<<<<

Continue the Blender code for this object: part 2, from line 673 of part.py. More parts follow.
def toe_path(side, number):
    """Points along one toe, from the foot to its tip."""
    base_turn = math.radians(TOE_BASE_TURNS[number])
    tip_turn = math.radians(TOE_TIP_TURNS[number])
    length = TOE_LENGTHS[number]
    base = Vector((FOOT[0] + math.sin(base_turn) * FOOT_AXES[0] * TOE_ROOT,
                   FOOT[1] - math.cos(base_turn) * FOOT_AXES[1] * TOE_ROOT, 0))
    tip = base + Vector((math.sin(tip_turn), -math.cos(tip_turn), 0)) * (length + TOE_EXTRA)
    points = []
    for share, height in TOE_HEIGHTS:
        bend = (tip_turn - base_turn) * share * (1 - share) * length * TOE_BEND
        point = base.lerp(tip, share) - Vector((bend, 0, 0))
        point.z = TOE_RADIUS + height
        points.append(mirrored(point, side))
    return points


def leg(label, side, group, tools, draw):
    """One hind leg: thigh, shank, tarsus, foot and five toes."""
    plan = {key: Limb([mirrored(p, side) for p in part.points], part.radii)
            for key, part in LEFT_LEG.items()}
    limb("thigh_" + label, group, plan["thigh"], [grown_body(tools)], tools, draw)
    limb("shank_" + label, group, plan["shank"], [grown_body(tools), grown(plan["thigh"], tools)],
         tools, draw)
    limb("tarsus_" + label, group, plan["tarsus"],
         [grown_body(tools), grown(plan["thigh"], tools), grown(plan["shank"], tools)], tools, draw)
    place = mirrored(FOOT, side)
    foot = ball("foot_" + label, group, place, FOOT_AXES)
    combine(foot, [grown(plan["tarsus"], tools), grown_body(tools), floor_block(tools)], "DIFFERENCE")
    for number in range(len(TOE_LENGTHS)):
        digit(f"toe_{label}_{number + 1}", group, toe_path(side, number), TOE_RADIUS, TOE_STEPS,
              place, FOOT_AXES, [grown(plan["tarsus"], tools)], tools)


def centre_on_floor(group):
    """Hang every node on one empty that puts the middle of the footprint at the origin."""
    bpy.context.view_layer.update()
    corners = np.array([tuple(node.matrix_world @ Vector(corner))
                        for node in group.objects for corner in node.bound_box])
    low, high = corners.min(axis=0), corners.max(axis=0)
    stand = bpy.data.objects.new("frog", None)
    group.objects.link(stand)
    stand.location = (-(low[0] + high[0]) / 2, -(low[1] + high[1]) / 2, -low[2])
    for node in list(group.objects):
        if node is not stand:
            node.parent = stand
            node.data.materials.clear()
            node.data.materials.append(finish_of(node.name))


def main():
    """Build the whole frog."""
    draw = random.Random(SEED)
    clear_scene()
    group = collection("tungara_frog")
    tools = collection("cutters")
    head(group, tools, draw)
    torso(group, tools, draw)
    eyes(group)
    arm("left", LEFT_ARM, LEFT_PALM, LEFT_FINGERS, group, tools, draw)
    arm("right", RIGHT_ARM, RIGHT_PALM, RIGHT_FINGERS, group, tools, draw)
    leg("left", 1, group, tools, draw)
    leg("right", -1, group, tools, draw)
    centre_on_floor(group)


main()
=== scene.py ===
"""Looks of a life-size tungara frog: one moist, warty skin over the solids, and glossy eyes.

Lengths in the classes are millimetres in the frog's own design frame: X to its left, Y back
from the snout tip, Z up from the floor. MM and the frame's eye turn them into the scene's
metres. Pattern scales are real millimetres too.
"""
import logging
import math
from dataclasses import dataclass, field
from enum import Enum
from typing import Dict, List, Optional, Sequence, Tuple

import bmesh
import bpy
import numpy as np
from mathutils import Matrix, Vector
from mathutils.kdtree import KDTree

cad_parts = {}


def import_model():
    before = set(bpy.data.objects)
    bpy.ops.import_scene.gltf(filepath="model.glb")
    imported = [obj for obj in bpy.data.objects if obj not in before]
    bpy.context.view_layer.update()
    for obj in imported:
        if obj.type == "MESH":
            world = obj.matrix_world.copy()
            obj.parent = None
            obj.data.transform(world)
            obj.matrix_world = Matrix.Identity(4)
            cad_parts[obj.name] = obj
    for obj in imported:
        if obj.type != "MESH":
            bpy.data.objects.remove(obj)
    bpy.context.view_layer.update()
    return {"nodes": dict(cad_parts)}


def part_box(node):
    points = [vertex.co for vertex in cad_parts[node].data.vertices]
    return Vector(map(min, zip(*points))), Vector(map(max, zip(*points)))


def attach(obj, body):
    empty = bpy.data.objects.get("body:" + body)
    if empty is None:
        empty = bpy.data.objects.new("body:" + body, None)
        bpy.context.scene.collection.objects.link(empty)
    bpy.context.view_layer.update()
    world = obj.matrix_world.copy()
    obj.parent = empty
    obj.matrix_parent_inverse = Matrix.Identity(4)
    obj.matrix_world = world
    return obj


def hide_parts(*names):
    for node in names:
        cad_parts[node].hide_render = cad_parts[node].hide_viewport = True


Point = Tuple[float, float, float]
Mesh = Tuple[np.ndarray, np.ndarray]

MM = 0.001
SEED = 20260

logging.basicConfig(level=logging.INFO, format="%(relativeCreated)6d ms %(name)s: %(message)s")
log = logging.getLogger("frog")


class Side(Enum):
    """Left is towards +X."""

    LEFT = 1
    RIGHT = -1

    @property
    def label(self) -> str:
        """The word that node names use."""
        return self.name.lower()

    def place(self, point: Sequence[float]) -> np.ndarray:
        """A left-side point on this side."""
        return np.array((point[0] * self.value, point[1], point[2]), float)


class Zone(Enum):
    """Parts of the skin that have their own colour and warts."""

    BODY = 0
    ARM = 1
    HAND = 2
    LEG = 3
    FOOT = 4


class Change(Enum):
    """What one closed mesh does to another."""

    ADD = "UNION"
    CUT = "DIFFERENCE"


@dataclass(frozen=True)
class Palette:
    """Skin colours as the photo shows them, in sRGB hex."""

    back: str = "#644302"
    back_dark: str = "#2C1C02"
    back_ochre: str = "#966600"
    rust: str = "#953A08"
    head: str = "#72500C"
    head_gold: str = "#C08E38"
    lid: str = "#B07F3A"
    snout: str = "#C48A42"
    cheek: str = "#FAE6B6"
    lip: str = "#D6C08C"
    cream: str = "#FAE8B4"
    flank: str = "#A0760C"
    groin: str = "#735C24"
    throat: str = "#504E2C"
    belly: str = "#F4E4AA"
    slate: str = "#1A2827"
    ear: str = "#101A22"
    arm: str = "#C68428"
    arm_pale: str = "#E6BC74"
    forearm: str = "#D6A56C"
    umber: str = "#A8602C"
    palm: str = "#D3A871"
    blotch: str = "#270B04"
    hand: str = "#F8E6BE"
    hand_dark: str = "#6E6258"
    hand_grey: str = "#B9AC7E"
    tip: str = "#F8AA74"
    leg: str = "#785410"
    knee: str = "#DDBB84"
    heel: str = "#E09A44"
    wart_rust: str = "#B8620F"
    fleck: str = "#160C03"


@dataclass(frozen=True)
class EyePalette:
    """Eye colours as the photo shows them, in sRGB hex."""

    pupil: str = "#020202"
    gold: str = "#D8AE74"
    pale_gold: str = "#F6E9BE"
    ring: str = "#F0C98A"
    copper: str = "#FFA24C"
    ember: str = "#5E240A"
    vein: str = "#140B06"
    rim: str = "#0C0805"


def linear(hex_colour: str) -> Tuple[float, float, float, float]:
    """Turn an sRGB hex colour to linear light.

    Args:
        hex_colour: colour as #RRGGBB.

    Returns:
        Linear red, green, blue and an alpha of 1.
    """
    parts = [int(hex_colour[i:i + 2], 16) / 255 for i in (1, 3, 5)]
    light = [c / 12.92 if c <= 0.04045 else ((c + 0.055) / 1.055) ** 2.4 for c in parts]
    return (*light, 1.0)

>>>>
<<<<

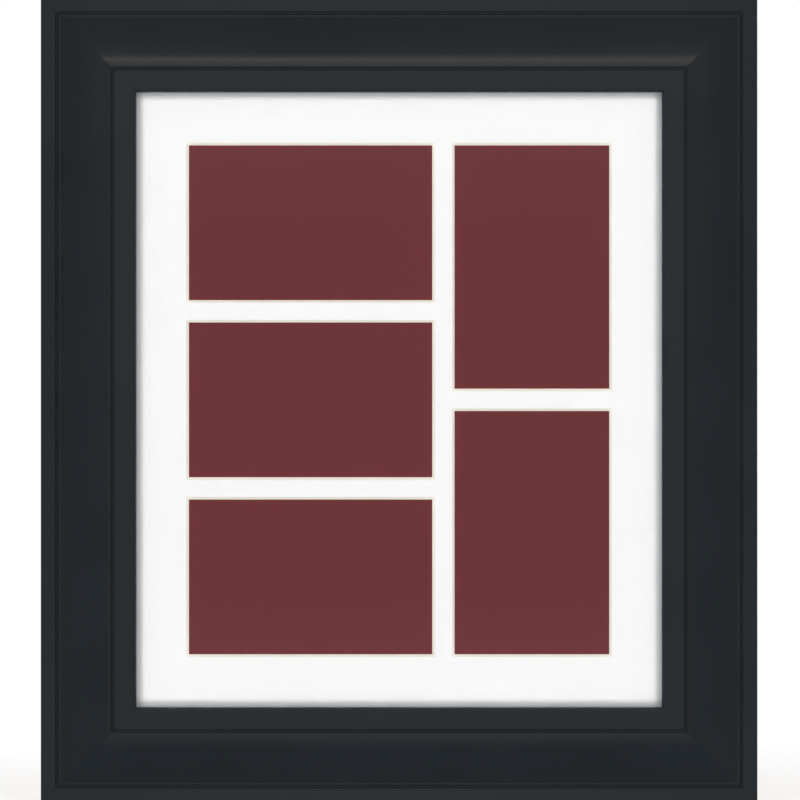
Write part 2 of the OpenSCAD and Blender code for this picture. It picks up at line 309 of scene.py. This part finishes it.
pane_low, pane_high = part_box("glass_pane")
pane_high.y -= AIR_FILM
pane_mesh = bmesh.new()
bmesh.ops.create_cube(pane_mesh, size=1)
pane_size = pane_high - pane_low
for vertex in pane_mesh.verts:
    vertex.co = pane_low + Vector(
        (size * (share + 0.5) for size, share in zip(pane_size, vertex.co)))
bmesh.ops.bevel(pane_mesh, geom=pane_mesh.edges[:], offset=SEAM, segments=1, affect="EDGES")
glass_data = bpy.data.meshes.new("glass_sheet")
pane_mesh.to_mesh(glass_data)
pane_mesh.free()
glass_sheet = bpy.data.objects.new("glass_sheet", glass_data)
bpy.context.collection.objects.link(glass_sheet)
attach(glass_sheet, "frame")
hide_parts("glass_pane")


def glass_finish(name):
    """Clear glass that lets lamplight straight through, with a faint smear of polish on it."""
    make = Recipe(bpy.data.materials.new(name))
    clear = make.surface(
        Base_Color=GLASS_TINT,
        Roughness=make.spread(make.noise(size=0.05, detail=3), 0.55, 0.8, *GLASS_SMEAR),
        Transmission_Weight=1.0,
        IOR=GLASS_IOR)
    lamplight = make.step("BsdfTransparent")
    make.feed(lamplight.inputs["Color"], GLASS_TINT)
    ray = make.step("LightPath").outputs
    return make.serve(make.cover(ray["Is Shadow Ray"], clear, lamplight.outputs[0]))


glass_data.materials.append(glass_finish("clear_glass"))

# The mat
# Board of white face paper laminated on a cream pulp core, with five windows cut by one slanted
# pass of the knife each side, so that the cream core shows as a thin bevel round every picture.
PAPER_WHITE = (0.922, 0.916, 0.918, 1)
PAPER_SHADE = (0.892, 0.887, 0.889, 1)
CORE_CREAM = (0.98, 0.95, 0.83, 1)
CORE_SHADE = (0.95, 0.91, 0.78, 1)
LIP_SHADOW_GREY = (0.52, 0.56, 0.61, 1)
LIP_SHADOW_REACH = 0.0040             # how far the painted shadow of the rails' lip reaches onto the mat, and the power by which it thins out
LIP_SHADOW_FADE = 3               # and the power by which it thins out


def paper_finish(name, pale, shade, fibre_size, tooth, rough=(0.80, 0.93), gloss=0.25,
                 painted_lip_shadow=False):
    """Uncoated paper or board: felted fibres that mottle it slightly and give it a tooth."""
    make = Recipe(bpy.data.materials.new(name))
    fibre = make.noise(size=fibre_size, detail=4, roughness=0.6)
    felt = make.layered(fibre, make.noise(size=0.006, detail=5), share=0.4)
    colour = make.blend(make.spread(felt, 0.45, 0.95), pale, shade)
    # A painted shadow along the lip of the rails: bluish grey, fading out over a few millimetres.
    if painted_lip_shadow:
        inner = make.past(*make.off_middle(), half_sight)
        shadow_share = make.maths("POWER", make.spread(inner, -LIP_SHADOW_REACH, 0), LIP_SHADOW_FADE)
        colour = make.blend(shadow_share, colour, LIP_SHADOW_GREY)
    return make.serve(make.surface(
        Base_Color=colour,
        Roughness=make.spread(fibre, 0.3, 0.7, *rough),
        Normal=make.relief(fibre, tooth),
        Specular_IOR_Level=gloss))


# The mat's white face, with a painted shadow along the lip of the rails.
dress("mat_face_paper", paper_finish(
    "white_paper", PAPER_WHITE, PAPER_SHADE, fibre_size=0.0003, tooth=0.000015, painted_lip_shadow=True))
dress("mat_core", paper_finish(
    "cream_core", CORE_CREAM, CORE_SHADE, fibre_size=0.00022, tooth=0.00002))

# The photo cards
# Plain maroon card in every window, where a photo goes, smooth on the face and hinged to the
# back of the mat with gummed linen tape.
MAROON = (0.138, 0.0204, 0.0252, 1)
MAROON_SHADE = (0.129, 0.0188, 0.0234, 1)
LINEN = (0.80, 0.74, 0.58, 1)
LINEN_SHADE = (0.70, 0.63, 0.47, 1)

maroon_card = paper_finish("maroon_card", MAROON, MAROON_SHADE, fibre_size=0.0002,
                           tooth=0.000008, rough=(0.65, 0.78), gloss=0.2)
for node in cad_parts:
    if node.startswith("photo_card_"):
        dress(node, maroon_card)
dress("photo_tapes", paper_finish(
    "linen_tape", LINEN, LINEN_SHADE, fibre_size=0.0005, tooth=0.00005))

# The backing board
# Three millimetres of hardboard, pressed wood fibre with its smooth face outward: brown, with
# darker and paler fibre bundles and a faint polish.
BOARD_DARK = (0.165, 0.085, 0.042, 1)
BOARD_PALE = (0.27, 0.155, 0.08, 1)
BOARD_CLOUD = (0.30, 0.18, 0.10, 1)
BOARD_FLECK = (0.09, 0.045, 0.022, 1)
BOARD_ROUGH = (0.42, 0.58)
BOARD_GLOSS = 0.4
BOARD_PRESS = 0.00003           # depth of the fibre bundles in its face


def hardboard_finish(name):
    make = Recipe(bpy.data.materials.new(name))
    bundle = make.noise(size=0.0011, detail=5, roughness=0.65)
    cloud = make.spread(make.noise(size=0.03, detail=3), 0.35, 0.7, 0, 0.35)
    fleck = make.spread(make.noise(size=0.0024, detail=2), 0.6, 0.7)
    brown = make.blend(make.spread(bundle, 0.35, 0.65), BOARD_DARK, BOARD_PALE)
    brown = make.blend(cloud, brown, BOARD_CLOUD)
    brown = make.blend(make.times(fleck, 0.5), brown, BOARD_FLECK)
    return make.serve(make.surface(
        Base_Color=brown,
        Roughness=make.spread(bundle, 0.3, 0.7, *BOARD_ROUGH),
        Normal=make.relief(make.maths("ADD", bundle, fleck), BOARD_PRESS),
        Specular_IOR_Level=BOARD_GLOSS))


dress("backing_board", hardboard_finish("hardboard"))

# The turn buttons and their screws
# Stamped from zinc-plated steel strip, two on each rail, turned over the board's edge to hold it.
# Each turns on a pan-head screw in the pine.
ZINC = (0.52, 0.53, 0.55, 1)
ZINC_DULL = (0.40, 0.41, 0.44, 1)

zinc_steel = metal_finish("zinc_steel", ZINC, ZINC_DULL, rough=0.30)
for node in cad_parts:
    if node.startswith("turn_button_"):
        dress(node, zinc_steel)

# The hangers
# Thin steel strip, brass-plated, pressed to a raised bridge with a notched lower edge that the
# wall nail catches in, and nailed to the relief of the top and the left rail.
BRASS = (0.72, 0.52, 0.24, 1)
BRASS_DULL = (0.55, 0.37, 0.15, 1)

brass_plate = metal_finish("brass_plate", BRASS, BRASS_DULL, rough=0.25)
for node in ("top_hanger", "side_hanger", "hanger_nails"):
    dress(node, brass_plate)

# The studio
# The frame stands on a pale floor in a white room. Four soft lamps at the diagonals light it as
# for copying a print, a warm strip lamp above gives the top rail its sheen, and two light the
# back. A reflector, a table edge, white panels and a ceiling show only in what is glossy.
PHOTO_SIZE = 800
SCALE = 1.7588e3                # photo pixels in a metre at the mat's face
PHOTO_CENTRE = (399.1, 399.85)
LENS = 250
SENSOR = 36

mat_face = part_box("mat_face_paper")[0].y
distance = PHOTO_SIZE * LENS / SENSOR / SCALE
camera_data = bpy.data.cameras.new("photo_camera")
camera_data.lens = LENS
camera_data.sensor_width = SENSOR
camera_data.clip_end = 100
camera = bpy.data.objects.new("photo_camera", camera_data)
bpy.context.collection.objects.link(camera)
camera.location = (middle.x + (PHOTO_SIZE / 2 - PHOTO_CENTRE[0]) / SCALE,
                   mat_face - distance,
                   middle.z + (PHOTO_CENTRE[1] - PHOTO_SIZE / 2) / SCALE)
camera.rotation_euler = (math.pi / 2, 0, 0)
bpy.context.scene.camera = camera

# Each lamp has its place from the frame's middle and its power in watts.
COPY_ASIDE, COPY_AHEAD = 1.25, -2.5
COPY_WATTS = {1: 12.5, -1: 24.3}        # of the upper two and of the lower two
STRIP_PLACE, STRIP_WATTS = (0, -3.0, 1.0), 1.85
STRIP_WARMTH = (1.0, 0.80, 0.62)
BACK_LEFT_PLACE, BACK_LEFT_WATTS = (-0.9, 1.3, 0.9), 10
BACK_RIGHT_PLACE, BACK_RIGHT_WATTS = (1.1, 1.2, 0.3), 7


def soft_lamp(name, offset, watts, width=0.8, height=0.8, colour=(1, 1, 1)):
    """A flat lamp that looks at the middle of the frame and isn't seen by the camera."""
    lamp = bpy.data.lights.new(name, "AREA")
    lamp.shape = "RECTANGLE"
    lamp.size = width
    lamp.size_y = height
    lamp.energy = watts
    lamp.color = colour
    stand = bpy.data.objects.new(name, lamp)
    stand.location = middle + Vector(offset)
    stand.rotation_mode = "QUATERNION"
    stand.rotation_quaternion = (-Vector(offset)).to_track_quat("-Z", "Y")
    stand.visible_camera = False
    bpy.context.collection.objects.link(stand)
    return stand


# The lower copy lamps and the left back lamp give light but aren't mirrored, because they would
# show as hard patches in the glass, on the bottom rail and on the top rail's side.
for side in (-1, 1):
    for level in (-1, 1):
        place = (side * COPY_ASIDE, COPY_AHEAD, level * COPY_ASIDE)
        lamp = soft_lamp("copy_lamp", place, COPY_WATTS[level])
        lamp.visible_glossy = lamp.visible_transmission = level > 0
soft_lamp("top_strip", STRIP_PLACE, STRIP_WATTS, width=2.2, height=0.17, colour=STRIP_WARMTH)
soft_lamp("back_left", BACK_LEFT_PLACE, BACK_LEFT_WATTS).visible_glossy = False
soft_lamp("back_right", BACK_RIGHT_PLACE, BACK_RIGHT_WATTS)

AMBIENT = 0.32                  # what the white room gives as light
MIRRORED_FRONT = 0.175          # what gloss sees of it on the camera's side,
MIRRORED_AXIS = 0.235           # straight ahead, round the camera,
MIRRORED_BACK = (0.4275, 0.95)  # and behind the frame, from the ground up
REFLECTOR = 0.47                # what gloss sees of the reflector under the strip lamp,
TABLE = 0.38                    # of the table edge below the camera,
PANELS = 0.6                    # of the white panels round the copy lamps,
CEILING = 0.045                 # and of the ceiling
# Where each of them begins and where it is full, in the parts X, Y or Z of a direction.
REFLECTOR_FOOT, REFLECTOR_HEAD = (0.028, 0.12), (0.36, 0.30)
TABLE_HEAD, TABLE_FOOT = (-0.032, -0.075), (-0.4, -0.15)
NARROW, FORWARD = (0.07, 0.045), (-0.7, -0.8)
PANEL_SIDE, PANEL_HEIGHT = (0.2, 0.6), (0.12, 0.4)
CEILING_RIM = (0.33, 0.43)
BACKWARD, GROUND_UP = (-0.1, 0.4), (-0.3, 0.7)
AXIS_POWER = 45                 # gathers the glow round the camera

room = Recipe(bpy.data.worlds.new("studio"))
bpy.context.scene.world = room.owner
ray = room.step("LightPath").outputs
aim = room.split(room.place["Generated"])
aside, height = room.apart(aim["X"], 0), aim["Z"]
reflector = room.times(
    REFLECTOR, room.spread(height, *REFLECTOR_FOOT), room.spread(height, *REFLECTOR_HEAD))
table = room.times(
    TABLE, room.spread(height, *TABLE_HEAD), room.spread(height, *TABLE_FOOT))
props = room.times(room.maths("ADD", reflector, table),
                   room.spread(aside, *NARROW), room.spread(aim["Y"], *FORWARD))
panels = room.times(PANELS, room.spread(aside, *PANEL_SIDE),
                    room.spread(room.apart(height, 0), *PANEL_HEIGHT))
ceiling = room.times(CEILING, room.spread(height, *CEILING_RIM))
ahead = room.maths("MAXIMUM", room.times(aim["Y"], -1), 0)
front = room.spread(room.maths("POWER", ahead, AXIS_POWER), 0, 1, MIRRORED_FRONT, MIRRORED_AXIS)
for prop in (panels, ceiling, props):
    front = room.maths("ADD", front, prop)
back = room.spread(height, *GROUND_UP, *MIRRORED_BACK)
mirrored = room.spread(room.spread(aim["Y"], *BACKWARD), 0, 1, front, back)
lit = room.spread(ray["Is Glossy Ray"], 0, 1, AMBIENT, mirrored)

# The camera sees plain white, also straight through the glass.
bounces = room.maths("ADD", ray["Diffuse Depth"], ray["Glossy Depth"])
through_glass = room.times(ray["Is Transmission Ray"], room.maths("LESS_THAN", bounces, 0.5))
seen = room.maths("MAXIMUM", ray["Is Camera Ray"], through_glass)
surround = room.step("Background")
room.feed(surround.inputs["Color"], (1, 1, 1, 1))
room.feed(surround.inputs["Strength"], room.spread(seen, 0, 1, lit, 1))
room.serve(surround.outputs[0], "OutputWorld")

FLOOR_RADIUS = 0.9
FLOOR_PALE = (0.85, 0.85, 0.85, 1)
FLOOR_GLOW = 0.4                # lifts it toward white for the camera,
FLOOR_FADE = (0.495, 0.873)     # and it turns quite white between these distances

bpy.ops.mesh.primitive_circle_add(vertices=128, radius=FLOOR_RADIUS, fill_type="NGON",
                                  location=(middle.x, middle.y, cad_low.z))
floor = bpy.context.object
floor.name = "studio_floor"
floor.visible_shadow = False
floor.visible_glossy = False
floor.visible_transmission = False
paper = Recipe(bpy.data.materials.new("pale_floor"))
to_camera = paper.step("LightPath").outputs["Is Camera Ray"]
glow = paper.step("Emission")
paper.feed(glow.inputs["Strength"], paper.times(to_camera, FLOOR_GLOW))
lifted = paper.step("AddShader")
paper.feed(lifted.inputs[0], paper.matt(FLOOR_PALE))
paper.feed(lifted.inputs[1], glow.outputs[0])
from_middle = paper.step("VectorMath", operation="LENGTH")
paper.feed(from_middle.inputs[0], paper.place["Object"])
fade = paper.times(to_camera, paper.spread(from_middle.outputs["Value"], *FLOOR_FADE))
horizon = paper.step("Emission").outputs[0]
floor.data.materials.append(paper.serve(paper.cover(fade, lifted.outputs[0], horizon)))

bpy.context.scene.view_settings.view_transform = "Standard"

>>>>
<<<<

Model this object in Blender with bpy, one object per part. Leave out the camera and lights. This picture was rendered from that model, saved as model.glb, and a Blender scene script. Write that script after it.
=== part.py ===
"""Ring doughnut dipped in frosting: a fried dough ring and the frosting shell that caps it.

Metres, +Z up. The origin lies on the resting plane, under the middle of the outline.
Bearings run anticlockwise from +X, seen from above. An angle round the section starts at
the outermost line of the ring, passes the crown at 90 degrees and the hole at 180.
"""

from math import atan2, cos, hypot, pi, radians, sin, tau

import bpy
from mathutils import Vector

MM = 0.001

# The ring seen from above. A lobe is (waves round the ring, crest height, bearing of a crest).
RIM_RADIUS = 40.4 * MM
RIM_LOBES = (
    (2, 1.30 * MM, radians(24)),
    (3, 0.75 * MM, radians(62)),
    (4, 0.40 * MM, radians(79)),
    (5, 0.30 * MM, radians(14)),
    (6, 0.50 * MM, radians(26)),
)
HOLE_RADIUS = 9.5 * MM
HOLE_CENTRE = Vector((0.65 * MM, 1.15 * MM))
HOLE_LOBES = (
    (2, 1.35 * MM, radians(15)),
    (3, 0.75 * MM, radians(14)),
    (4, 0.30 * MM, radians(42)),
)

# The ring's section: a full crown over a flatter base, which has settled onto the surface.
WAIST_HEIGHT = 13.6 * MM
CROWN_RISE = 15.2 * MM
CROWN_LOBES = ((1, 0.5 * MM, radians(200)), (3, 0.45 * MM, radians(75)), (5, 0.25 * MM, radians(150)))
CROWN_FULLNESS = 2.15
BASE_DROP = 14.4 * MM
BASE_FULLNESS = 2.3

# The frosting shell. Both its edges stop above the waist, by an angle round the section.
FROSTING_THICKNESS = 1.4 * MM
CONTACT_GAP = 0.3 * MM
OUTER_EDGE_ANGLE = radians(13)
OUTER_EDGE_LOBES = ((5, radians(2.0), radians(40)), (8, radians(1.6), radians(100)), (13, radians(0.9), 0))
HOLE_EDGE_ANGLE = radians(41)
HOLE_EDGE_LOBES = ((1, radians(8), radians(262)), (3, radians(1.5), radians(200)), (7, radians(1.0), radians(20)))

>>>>

-- Stated task --
Extract, word for word, every line beginning with the one that holds "head(group, tools, draw)" and concluding with the one that holds "Mesh = Tuple[np.ndarray, np.ndarray]". Include both of those lines.

-- Result of the exercise --
    head(group, tools, draw)
    torso(group, tools, draw)
    eyes(group)
    arm("left", LEFT_ARM, LEFT_PALM, LEFT_FINGERS, group, tools, draw)
    arm("right", RIGHT_ARM, RIGHT_PALM, RIGHT_FINGERS, group, tools, draw)
    leg("left", 1, group, tools, draw)
    leg("right", -1, group, tools, draw)
    centre_on_floor(group)


main()
=== scene.py ===
"""Looks of a life-size tungara frog: one moist, warty skin over the solids, and glossy eyes.

Lengths in the classes are millimetres in the frog's own design frame: X to its left, Y back
from the snout tip, Z up from the floor. MM and the frame's eye turn them into the scene's
metres. Pattern scales are real millimetres too.
"""
import logging
import math
from dataclasses import dataclass, field
from enum import Enum
from typing import Dict, List, Optional, Sequence, Tuple

import bmesh
import bpy
import numpy as np
from mathutils import Matrix, Vector
from mathutils.kdtree import KDTree

cad_parts = {}


def import_model():
    before = set(bpy.data.objects)
    bpy.ops.import_scene.gltf(filepath="model.glb")
    imported = [obj for obj in bpy.data.objects if obj not in before]
    bpy.context.view_layer.update()
    for obj in imported:
        if obj.type == "MESH":
            world = obj.matrix_world.copy()
            obj.parent = None
            obj.data.transform(world)
            obj.matrix_world = Matrix.Identity(4)
            cad_parts[obj.name] = obj
    for obj in imported:
        if obj.type != "MESH":
            bpy.data.objects.remove(obj)
    bpy.context.view_layer.update()
    return {"nodes": dict(cad_parts)}


def part_box(node):
    points = [vertex.co for vertex in cad_parts[node].data.vertices]
    return Vector(map(min, zip(*points))), Vector(map(max, zip(*points)))


def attach(obj, body):
    empty = bpy.data.objects.get("body:" + body)
    if empty is None:
        empty = bpy.data.objects.new("body:" + body, None)
        bpy.context.scene.collection.objects.link(empty)
    bpy.context.view_layer.update()
    world = obj.matrix_world.copy()
    obj.parent = empty
    obj.matrix_parent_inverse = Matrix.Identity(4)
    obj.matrix_world = world
    return obj


def hide_parts(*names):
    for node in names:
        cad_parts[node].hide_render = cad_parts[node].hide_viewport = True


Point = Tuple[float, float, float]
Mesh = Tuple[np.ndarray, np.ndarray]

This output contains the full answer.